### Aim
Extract each line from the entries below that has the string "depsgraph" in it.

### Provided entries
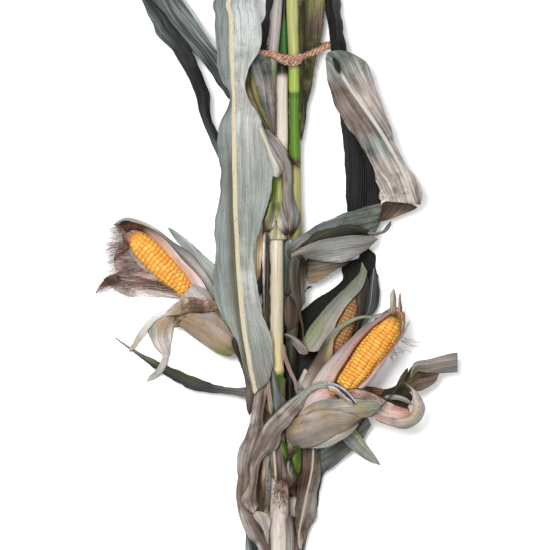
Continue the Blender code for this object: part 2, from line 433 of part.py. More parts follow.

--

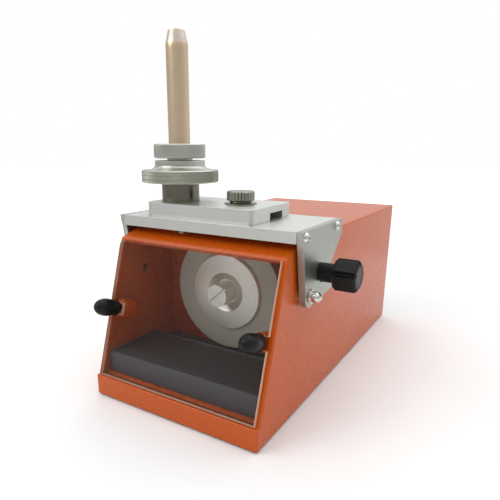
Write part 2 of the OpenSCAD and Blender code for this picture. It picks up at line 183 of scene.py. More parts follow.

--

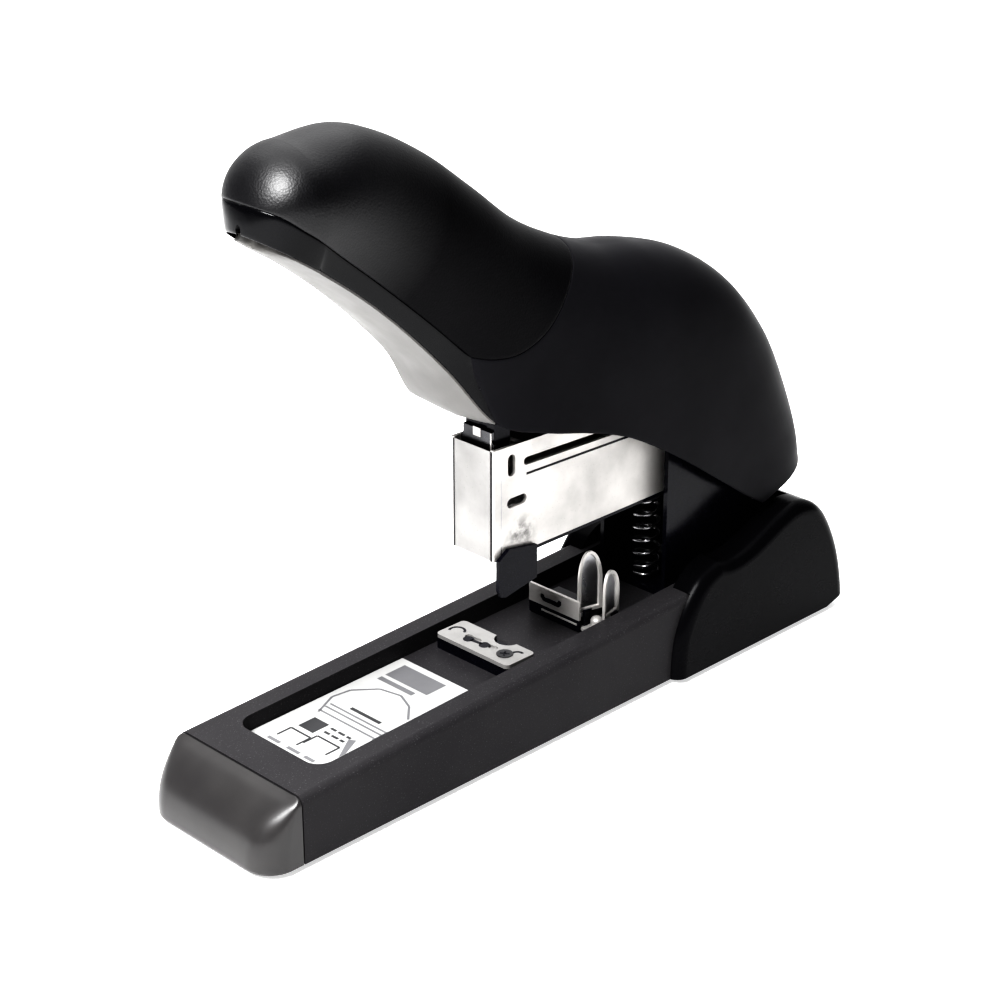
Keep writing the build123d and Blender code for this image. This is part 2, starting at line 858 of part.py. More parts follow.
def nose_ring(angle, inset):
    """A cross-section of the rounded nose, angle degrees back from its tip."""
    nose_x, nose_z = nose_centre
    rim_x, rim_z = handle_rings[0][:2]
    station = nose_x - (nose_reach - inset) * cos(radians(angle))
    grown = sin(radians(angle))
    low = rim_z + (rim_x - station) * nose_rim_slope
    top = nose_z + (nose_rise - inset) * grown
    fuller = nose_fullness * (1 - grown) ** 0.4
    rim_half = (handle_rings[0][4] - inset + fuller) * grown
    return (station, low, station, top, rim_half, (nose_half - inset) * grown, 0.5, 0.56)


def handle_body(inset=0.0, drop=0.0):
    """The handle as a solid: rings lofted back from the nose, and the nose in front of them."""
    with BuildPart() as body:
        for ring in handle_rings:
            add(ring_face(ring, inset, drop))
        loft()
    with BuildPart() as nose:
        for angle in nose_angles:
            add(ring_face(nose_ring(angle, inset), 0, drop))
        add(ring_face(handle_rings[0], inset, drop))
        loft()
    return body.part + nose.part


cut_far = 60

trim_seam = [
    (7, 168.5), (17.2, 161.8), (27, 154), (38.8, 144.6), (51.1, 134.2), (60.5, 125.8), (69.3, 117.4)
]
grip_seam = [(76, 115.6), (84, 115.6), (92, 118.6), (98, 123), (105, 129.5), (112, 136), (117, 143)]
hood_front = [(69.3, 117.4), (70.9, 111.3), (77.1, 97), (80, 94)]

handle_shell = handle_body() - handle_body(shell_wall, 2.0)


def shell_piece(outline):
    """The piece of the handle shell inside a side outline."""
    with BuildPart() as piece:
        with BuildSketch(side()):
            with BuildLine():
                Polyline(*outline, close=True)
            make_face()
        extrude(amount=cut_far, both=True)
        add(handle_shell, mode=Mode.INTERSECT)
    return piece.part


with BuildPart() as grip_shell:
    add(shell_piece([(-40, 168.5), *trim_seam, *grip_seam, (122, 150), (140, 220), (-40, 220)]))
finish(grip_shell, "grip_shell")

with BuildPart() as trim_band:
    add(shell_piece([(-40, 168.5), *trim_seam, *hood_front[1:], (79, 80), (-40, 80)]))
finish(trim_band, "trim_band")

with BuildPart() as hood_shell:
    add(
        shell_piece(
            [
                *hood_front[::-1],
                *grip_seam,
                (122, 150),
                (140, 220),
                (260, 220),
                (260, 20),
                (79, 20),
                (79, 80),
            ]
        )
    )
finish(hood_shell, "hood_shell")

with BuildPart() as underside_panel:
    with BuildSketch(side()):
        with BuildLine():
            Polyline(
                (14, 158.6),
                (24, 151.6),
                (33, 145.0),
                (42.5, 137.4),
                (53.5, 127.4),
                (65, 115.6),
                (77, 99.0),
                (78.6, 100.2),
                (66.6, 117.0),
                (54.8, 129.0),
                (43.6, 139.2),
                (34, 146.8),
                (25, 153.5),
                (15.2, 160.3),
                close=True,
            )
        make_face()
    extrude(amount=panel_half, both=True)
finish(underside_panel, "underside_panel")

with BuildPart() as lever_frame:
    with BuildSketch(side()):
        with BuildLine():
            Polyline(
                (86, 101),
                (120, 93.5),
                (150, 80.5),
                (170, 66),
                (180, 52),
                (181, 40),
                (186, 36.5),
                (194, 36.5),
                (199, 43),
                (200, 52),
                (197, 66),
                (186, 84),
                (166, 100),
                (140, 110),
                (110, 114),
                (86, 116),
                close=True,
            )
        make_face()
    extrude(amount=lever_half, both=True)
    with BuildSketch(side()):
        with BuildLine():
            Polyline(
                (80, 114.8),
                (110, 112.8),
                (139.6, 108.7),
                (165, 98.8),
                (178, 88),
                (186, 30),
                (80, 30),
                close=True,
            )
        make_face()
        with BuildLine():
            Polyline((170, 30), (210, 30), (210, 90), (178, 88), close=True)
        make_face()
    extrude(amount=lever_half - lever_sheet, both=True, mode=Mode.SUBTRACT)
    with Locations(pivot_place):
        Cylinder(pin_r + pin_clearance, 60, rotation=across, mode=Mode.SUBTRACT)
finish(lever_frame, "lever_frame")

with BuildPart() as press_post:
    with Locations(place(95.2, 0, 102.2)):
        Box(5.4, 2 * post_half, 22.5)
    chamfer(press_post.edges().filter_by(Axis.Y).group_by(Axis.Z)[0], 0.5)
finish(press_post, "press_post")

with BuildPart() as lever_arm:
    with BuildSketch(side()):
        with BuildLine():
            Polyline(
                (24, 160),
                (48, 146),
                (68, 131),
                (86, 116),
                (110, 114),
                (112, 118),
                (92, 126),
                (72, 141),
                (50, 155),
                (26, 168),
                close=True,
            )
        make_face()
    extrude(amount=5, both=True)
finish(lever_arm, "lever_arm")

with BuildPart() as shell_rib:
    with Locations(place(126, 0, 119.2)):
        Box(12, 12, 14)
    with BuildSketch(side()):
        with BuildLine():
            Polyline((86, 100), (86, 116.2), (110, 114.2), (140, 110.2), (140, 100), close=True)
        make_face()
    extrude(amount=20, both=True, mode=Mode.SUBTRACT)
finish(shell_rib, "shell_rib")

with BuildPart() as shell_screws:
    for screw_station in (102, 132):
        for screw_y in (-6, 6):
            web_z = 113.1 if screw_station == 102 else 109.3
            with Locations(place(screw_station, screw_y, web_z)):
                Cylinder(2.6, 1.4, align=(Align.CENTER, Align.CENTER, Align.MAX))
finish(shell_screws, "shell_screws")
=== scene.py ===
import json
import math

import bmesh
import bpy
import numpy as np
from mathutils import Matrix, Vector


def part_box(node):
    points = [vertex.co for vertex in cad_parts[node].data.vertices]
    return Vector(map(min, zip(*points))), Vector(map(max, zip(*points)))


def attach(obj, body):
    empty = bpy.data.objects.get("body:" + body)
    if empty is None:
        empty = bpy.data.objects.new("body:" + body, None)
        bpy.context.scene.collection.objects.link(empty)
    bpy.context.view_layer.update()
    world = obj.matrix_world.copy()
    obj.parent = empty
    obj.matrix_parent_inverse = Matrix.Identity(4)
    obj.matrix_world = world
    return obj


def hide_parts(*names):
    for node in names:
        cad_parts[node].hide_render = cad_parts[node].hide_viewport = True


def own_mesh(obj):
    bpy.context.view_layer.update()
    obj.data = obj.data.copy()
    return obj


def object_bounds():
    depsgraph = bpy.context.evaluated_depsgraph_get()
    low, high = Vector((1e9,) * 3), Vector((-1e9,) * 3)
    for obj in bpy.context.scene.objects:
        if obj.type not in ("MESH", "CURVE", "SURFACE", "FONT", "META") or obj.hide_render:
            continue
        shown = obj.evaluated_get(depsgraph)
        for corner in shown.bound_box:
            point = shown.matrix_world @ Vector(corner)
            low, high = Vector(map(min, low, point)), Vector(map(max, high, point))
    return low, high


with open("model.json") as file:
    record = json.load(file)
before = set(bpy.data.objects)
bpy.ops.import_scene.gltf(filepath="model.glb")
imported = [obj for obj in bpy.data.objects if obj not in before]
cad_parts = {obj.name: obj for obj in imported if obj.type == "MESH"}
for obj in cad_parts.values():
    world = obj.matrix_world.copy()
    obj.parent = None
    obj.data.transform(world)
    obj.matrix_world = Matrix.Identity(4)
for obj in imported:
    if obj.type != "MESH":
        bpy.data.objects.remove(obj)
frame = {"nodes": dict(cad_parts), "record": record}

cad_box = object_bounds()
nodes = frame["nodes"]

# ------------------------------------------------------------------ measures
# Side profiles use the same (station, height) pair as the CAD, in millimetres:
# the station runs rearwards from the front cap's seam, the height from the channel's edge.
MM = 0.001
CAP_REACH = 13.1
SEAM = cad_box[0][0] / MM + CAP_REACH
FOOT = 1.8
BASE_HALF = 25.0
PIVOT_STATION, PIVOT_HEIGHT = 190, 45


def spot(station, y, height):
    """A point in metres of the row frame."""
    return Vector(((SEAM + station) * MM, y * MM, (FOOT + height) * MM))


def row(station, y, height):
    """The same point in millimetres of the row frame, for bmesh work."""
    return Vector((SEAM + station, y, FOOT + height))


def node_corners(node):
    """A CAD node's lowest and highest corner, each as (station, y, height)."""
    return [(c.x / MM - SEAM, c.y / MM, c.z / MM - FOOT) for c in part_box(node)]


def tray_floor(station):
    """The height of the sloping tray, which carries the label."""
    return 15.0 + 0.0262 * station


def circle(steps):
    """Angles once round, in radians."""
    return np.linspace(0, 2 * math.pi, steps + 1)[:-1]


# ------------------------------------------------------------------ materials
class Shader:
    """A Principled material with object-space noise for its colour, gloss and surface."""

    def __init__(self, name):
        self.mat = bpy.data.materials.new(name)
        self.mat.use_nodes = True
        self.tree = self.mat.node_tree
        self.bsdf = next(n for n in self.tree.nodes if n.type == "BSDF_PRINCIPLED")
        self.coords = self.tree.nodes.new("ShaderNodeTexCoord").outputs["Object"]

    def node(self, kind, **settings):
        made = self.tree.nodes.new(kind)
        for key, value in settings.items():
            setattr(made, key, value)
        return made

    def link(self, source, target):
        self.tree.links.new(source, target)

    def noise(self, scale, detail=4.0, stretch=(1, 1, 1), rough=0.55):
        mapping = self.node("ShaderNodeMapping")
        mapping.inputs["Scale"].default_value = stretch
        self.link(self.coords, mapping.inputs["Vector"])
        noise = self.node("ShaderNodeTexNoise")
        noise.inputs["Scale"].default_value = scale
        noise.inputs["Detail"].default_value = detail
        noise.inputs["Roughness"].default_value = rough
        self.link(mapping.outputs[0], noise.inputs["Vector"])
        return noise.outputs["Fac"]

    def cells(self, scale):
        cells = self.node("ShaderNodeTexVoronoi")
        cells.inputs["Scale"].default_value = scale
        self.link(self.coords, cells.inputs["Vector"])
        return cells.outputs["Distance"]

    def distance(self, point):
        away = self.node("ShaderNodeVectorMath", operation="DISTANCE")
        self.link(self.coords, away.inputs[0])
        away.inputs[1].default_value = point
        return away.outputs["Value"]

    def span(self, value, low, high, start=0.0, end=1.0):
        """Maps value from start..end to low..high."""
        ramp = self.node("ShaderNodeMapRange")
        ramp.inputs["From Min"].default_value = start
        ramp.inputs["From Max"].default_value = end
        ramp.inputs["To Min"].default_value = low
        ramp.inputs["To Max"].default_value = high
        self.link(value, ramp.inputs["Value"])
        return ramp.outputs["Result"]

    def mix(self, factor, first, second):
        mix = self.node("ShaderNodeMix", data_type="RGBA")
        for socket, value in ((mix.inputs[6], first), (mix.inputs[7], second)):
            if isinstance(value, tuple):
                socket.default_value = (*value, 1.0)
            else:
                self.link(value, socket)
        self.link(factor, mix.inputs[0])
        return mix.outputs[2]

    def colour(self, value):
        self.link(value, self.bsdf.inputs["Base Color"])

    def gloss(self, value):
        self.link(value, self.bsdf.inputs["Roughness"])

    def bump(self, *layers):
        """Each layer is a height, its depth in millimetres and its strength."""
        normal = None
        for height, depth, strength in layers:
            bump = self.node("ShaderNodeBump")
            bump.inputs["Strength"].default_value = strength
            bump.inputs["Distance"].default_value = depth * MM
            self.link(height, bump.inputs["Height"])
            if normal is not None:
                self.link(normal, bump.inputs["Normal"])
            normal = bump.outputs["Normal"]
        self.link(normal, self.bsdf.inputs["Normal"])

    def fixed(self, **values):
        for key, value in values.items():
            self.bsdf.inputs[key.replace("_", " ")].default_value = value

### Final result
    depsgraph = bpy.context.evaluated_depsgraph_get()
        shown = obj.evaluated_get(depsgraph)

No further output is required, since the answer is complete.